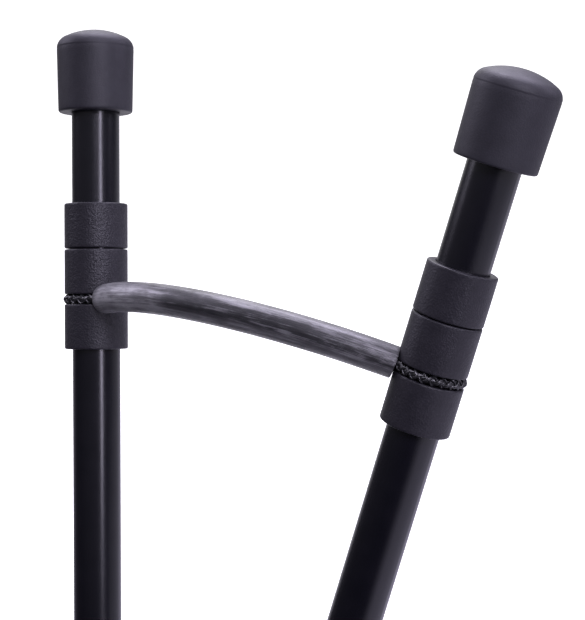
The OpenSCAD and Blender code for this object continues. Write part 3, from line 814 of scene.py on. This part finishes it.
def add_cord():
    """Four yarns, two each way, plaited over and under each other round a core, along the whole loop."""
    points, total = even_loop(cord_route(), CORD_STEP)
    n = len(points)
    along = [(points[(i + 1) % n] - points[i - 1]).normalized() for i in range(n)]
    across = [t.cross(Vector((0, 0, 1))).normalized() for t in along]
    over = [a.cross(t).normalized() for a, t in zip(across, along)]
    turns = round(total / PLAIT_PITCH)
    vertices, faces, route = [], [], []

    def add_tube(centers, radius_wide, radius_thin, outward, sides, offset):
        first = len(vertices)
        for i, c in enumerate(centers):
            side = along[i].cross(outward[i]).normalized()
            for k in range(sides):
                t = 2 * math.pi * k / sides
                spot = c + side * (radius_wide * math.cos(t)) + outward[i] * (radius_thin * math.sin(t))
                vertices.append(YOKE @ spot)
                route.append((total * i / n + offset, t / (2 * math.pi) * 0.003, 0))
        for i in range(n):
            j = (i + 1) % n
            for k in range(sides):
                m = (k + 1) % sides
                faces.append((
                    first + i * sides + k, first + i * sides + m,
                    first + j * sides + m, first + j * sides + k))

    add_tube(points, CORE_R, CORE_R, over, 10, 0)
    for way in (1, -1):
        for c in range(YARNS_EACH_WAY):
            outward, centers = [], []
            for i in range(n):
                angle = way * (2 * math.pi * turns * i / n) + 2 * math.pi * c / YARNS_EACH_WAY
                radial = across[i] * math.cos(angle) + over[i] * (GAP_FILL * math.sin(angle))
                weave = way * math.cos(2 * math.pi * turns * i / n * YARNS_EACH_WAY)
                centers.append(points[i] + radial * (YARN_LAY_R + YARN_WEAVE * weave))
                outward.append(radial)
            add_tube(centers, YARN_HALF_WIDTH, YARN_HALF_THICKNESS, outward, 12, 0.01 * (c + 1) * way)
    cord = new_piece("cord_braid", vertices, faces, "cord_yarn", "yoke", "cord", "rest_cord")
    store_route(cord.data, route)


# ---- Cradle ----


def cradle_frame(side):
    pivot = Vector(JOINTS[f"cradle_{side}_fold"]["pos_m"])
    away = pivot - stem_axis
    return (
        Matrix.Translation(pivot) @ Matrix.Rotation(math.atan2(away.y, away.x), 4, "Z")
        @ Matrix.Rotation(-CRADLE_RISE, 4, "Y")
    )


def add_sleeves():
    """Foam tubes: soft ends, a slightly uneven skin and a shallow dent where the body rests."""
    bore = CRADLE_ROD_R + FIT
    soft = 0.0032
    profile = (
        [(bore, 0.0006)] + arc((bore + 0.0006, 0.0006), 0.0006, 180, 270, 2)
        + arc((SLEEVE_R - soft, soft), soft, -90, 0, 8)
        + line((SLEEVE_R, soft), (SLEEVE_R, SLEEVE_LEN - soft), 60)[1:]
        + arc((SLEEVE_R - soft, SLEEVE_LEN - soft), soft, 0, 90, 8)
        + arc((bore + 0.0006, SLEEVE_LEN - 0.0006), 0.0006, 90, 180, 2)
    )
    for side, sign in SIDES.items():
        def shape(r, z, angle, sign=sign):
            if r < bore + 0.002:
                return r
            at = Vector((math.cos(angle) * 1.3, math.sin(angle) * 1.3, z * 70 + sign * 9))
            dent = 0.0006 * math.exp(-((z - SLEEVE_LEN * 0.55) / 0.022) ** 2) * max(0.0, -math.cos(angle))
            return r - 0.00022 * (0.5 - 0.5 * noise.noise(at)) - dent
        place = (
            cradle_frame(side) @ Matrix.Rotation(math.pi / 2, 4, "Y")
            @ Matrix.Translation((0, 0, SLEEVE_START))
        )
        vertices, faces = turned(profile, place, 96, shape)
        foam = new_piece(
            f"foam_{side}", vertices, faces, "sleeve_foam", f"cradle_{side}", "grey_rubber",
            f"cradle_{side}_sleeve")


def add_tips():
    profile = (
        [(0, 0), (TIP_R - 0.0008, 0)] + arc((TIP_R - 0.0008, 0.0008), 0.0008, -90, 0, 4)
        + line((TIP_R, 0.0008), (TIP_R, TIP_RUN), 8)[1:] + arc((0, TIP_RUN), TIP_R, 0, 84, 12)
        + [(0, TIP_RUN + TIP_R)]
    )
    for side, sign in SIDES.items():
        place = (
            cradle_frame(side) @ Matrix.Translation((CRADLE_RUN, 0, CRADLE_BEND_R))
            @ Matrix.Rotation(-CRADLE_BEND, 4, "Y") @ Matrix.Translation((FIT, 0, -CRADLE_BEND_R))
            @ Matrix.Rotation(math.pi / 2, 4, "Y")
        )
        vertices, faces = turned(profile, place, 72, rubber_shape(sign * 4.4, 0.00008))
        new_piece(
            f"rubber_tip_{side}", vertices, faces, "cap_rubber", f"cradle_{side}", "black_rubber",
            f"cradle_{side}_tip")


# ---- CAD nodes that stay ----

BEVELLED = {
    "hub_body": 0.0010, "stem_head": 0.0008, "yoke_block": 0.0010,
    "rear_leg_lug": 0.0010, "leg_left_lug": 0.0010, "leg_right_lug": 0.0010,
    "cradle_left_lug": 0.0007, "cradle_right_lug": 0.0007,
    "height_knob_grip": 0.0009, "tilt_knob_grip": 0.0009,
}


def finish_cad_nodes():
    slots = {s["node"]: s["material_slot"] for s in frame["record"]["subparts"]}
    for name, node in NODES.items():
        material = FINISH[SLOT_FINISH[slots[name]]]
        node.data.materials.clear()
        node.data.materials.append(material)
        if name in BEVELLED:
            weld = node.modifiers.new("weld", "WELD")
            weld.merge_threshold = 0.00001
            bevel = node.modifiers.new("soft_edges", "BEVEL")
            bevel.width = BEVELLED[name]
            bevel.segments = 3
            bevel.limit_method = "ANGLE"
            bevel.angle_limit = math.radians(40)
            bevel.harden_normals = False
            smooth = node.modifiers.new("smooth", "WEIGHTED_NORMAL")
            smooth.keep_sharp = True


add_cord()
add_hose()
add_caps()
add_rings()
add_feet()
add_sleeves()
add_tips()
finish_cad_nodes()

Requirements:
Write down again the exact lines running from the beginning of the data to the line containing "vertices, faces, route = [], [], []", with both ends included.

Task solution:
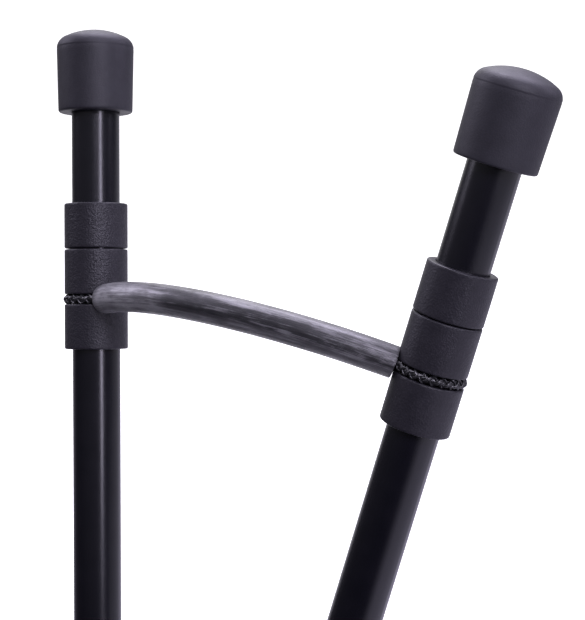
The OpenSCAD and Blender code for this object continues. Write part 3, from line 814 of scene.py on. This part finishes it.
def add_cord():
    """Four yarns, two each way, plaited over and under each other round a core, along the whole loop."""
    points, total = even_loop(cord_route(), CORD_STEP)
    n = len(points)
    along = [(points[(i + 1) % n] - points[i - 1]).normalized() for i in range(n)]
    across = [t.cross(Vector((0, 0, 1))).normalized() for t in along]
    over = [a.cross(t).normalized() for a, t in zip(across, along)]
    turns = round(total / PLAIT_PITCH)
    vertices, faces, route = [], [], []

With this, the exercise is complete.